Le plus inquiétant est que les fameuses «données » qui sont susceptibles de convaincre – enfin – la BCE de changer de pied, à savoir l’évolution des salaires et la profitabilité des entreprises, sont bien davantage des indicateurs retardés que des indicateurs avancés du climat économique et financier.
On ne peut nier que ces deux éléments aient une vraie pertinence dans l’analyse des tendances économiques profondes sur le Vieux Continent. La stagnation voire la baisse de la productivité constatée depuis plusieurs trimestres, est potentiellement inflationniste si elle s’accompagne d’une hausse des salaires réels. Et la croissance des marges bénéficiaires peut indiquer une pression à venir sur les prix proposés aux consommateurs.
Mais elles sont surtout le résultat de forces complexes et bien antérieures à la situation du moment.
Les salaires sont négociés en fonction de l’inflation passée, des résultats publiés par les entreprises et des rapports de force syndicaux. Sans parler du contexte politique, en particulier pour la fonction publique. Et bien sûr de la productivité, passée elle aussi.
La conclusion est claire et les données des quarante dernières années le montrent : les salaires sont une résultante de l’inflation passée, bien plus qu’un indicateur de l’inflation à venir. Cela peut changer mais le risque d’en attendre la confirmation en vaut-il la chandelle ?

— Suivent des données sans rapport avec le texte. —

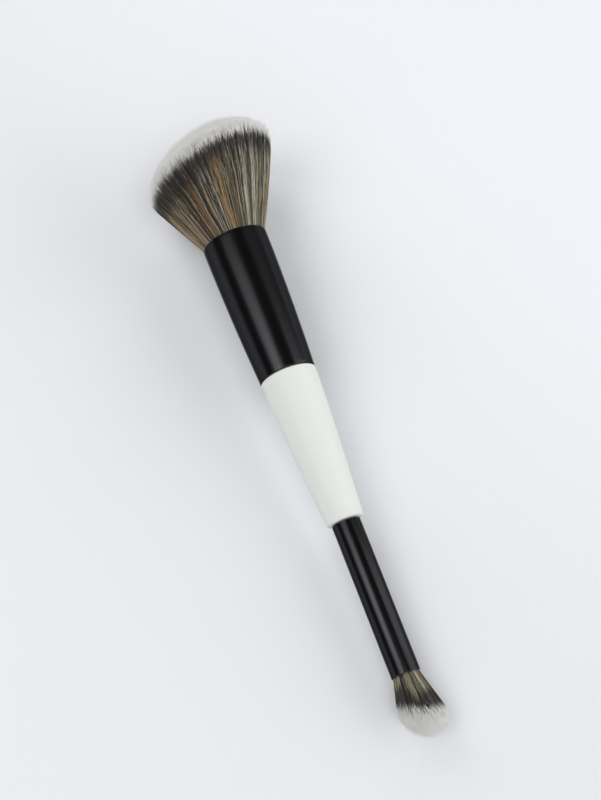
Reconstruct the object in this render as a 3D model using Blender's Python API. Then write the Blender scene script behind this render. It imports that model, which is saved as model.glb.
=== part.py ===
"""Double-ended makeup brush, lying on its two bristle heads.

A large domed face head and a small domed eye head sit in black metal ferrules, which are
cemented over the two tenons of one turned white handle. Sizes are in metres. Stations run
along the brush's own axis, from the rim of the face ferrule at zero towards the eye head.
"""

import math
import random
from dataclasses import dataclass

import bmesh
import bpy
from mathutils import Vector

# Shared fits and edges
CLEARANCE = 0.0003
EDGE_BREAK = 0.0002
REST_CUT = 0.0005
WELD_DISTANCE = 0.000001

# Face ferrule: a drawn tube, nearly straight at the rim and tapering to the handle
FACE_RIM_RADIUS = 0.00905
FACE_FERRULE_LENGTH = 0.0414
FACE_FERRULE_WALL = 0.00045
FACE_TAPER_POWER = 1.75

# Handle: one turned piece with a tenon at each end
SEAM_RADIUS = 0.0077
HANDLE_LENGTH = 0.0423
HANDLE_END_RADIUS = 0.0050
HANDLE_TAPER_POWER = 1.25
HANDLE_END_ROUND = 0.0009
FACE_TENON_LENGTH = 0.0140
EYE_TENON_LENGTH = 0.0130
TENON_CHAMFER = 0.0006

# Eye ferrule: a straight tube
EYE_FERRULE_RADIUS = 0.00385
EYE_FERRULE_LENGTH = 0.0418
EYE_FERRULE_WALL = 0.00035

# Cement between tenon and ferrule, where it is thinnest
FACE_CEMENT_FILM = 0.00025
EYE_CEMENT_FILM = 0.00022

# Bristle heads. A head's length is from rim to tip, and its crown rises by the crown rise
# from the outermost fibres: with the power 2 as a round dome, with less as a blunt cone. The
# lean moves the crown sideways, as a share of its radius.
FACE_HEAD_LENGTH = 0.0360
FACE_SPREAD = math.radians(26.3)
FACE_CROWN_RISE = 0.0126
FACE_CROWN_POWER = 1.5
FACE_LEAN_SHARE = 0.17
EYE_HEAD_LENGTH = 0.0173
EYE_SPREAD = math.radians(14.9)
EYE_CROWN_RISE = 0.0057
EYE_CROWN_POWER = 2
EYE_LEAN_SHARE = 0.20

# Roots: fibres bound by a thread that stops short of both ends, with resin behind them
FACE_ROOT_LENGTH = 0.0035
FACE_BINDING_THICKNESS = 0.0009
FACE_RESIN_LENGTH = 0.0080
EYE_ROOT_LENGTH = 0.0026
EYE_BINDING_THICKNESS = 0.00038
EYE_RESIN_LENGTH = 0.0070
BINDING_MARGIN = 0.0006

# Strands: the gap between them at the root, the places along the stretch beyond the rim
# where a strand bends or changes colour, and how much of its own part of the fan it fills there
FACE_STRAND_GAP = 0.00010
FACE_PLACE_SHARES = (0.68, 0.87)
FACE_FILL_SHARES = (0.90, 0.80)
EYE_STRAND_GAP = 0.00008
EYE_PLACE_SHARES = (0.34, 0.58, 0.86)
EYE_FILL_SHARES = (0.94, 0.90, 0.72)

# Counts
FACE_STRAND_RINGS = 7
EYE_STRAND_RINGS = 4
SEXTANTS = 6
FACE_SEGMENTS = 48
EYE_SEGMENTS = 36
PROFILE_STEPS = 9
ROUND_STEPS = 5
SETTLING_ROUNDS = 8
STREAK_SEED = 5

FULL_TURN = 2 * math.pi
HALF_TURN = math.pi
QUARTER_TURN = math.pi / 2
SHARP_ANGLE = math.radians(35)

# Stations of the joints between the pieces
HANDLE_START = FACE_FERRULE_LENGTH + CLEARANCE
HANDLE_END = HANDLE_START + HANDLE_LENGTH
EYE_RIM = HANDLE_END + CLEARANCE + EYE_FERRULE_LENGTH

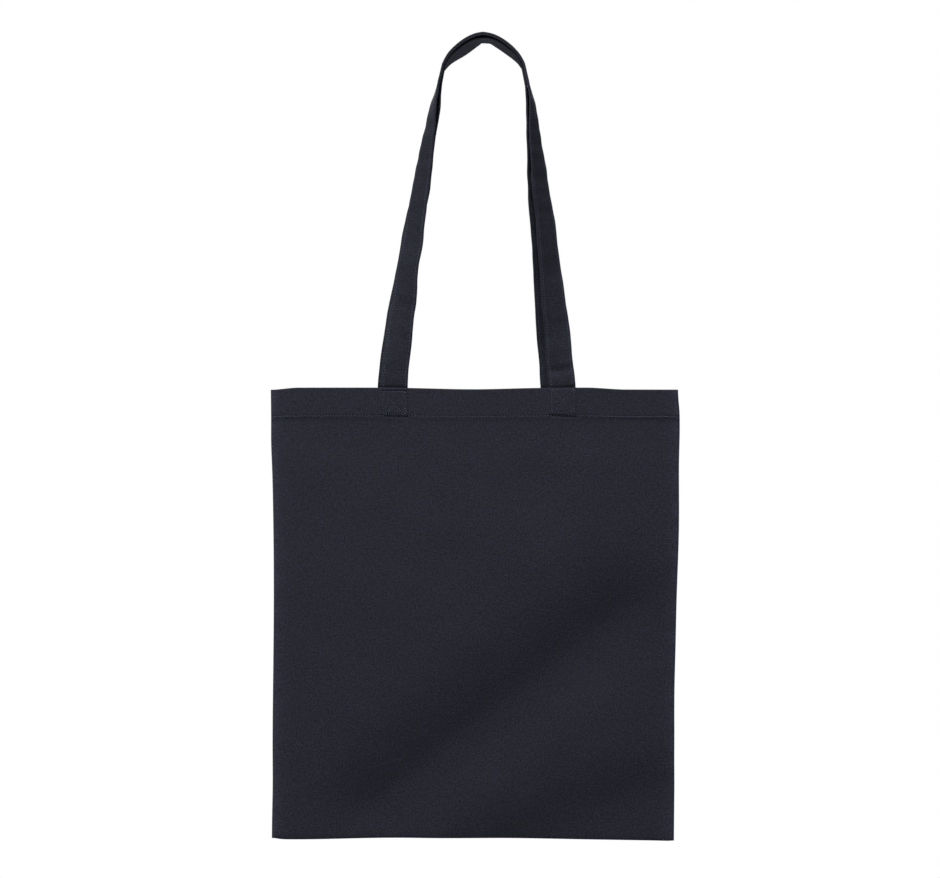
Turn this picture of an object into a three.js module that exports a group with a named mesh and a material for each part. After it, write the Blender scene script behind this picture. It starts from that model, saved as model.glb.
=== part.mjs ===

Quant aux marges des entreprises, leur construction est tellement complexe et variable en fonction des coûts de fonctionnement, d’investissement et des marchés et secteurs ciblés, qu’on ne peut les considérer comme des données à considérer prioritairement avant de prendre des décisions de politique monétaire.
Or les risques de l’indécision croissent à mesure que l’Europe s’enfonce dans une stagnation qui pourrait bien s’enraciner voire se muer en récession prolongée.
Certes, comme l’a souligné la BCE, les indices PMI qui mesurent le moral des directeurs d’achats des pays de l’Union, ont cessé de se dégrader. Mais leurs faibles niveaux – à peine au-dessus de 46 soit bien inférieur au seuil d’expansion pour le secteur manufacturier dans la zone Euro en février, et tout juste à 50 pour les services – ne laissent pas envisager des lendemains qui chantent. D’autant plus que le leader allemand reste encalminé dans une atonie générale et que la deuxième économie de la zone, la France, n’est pas non plus dans une forme éblouissante.
Si l’on ajoute à ce tableau les inquiétudes croissantes sur le secteur de la construction et surtout de l’immobilier commercial, comme en témoignent les doutes autour des banques régionales allemandes Deutsche Pfandbriefbank et Aareal Bank, le constat est clair : il n’est plus temps de tergiverser car la dynamique négative de récession menace de prendre le pas dans les esprits des agents économiques sur la dynamique positive de désinflation.
Espérons donc qu’en dépit des déclarations du 7 mars, les données économiques publiées d’ici le 11 avril, date de la prochaine réunion de la BCE, lui permettent d’accélérer son processus de décision. En matière monétaire, l’économie et les marchés européens pourraient bien apprécier de moins en moins le vieux dicton « prudence est mère de sûreté ».